Success focused vs. Founder friendly or investor friendly
It’s a universal truth that we achieve much more working with each other, than against each other. What’s more, very few of us achieve as much on our own, as we do together.
This is certainly true in early stage investment. In this endeavour, no one ever achieves success on his or her own. No one!
That’s why I struggle – to the point of getting pretty vexed – with the whole “founder friendly vs. investor friendly” thing. I can’t see how it helps either side to the deal; especially founders.
Pitting ourselves against each other is not a great way start to a relationship.
As angel investors we are backing founders because we think you and your business are unbelievably awesome. We want to be part of the inspirational story you are telling. We believe we can add value. We want to help.
We know investors become members of our networks for the following reasons:
- To lift New Zealand higher – economically and socially;
- To be actually involved in doing this – by contributing money, expertise and connections;
- For the cool company – to be involved with like-minded, optimistic, creative people; and
- For the rich rewards – of course we hope for a financial return but the “psychic return” of doing good and contributing to lifting NZ higher is a key reason why people become angels.
When angel investors are negotiating the terms of a deal they are not looking to ankle-tap the founder or give themselves an unduly, unfair advantage over the founder. Negotiating a term sheet is about aligning the founder and investor to give the business the best chance of success.
Ideally negotiating a term sheet is front footing discussions around economic and control rights to establish three key things:
- What expectations do we have about the venture’s future?
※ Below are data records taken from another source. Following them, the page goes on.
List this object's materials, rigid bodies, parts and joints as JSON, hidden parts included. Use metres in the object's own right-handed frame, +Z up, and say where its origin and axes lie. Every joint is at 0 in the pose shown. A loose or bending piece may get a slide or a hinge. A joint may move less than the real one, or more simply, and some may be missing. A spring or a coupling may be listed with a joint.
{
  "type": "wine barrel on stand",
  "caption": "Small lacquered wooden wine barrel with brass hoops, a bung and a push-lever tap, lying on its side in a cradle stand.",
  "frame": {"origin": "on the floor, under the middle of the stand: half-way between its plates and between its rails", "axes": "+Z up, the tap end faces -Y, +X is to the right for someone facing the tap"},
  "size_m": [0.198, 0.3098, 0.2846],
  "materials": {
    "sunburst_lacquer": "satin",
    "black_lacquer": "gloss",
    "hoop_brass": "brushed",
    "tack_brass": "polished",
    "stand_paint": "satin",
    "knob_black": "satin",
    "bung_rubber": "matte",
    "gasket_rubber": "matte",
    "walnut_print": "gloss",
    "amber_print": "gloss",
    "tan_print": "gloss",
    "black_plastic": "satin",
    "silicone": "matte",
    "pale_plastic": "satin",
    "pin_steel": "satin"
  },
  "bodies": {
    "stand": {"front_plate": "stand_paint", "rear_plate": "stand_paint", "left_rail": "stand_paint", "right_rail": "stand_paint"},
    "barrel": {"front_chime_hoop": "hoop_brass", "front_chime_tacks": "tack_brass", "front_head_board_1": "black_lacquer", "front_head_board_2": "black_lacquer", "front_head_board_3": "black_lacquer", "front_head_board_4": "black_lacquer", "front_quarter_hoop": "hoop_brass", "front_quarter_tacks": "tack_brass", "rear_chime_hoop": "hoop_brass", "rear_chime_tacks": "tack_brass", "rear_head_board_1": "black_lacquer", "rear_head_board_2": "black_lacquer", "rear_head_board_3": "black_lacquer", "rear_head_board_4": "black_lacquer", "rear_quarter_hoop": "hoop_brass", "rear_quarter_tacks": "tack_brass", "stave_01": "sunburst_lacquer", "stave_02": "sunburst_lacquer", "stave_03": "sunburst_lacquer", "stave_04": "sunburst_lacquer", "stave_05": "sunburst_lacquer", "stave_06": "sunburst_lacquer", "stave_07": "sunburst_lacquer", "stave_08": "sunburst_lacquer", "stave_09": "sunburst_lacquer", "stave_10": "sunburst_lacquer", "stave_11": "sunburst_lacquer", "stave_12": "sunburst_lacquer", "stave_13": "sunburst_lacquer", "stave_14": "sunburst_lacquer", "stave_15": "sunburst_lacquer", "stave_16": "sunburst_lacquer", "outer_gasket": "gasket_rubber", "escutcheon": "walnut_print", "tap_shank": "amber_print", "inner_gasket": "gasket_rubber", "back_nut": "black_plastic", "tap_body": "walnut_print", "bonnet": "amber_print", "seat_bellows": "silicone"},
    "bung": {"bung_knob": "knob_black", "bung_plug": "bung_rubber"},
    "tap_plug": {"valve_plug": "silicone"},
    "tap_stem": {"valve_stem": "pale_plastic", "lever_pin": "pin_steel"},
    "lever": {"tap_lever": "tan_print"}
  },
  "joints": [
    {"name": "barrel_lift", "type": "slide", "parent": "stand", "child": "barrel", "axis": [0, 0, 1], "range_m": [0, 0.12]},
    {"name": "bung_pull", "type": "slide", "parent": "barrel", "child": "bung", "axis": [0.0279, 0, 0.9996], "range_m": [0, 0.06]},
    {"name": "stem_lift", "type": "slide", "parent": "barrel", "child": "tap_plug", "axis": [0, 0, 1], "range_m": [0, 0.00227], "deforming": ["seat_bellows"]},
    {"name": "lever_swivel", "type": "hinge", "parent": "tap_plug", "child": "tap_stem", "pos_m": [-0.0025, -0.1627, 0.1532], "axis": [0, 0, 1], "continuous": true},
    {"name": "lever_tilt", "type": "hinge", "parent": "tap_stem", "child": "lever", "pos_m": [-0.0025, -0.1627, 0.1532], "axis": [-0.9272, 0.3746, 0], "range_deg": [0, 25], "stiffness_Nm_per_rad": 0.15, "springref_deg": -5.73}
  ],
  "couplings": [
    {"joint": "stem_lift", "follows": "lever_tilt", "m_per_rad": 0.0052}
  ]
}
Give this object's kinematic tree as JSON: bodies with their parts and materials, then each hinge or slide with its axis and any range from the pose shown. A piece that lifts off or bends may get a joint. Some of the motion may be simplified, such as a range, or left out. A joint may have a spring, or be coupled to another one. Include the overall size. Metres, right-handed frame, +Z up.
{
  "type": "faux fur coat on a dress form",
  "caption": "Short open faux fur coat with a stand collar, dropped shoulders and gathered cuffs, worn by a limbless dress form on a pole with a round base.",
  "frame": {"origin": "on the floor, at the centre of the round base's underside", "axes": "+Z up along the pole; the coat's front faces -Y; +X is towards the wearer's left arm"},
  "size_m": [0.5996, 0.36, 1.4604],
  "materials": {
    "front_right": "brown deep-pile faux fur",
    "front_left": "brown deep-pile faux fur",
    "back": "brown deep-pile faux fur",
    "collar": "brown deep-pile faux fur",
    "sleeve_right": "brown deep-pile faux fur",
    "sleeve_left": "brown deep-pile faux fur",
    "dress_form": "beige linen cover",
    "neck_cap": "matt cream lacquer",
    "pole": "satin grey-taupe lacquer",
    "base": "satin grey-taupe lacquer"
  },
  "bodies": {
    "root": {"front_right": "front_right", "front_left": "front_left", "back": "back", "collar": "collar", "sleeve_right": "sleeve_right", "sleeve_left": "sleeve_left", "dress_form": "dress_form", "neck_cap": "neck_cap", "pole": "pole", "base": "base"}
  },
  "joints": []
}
- What expectations do we have about each other’s involvement? This should be based on an honest appreciation of each others strengths and weaknesses and how the terms of the deal and our involvement with each other address these; and
- What happens when things go wrong?
Both investors and founders must fully understand the implications of all the terms of any deal. They need to be realistic about the needs of the business at that particular point in time, with an eye to positioning the business to be in the best position for securing more investment in the future. High growth businesses invariably need more capital.
There is no such thing as a stupid question in early stage investment. So whether you are an investor or a founder be sure you understand the implications of all the terms, understand the impact they will have on future funding rounds, understand the implications they have when things go wrong and when things go well.
To be success focused we need to be founder friendly AND investor friendly. It’s all about alignment.